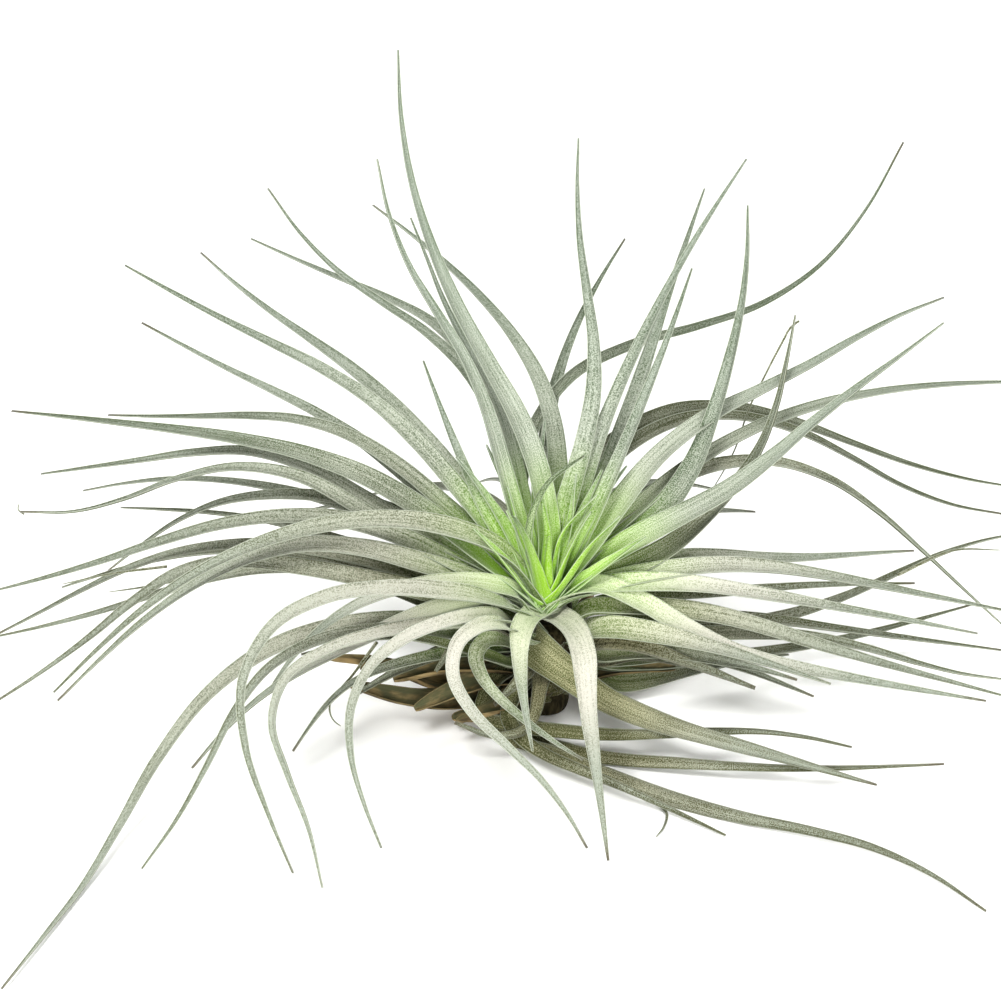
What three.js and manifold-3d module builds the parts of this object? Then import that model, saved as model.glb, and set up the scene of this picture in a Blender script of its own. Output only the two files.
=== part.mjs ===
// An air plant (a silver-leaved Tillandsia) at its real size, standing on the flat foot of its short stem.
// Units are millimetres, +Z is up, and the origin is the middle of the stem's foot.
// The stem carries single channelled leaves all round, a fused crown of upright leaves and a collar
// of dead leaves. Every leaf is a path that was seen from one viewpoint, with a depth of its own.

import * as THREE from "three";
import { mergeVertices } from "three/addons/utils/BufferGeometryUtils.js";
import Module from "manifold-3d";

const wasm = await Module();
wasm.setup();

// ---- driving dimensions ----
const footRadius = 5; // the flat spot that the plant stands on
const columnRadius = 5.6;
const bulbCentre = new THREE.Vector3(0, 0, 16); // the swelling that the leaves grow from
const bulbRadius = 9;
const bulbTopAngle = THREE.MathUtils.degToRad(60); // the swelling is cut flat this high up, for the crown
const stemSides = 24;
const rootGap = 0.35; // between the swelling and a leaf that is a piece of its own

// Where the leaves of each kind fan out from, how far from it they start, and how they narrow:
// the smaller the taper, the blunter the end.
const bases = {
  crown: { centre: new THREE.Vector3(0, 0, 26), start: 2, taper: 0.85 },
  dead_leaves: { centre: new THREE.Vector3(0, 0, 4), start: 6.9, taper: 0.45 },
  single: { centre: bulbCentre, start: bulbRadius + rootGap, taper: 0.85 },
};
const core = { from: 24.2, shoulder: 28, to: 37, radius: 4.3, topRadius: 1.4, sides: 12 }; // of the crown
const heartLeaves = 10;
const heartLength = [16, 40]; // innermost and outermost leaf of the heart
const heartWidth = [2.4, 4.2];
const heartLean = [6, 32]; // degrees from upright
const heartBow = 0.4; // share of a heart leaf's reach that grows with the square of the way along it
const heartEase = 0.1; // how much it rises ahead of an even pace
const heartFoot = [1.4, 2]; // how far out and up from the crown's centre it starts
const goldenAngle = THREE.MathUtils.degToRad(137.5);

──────

- PROBLEM TO SOLVE -
List all lines in the material containing the string "that".

- SOLUTION BELOW -
What three.js and manifold-3d module builds the parts of this object? Then import that model, saved as model.glb, and set up the scene of this picture in a Blender script of its own. Output only the two files.
// of dead leaves. Every leaf is a path that was seen from one viewpoint, with a depth of its own.
const footRadius = 5; // the flat spot that the plant stands on
const bulbCentre = new THREE.Vector3(0, 0, 16); // the swelling that the leaves grow from
const rootGap = 0.35; // between the swelling and a leaf that is a piece of its own
const heartBow = 0.4; // share of a heart leaf's reach that grows with the square of the way along it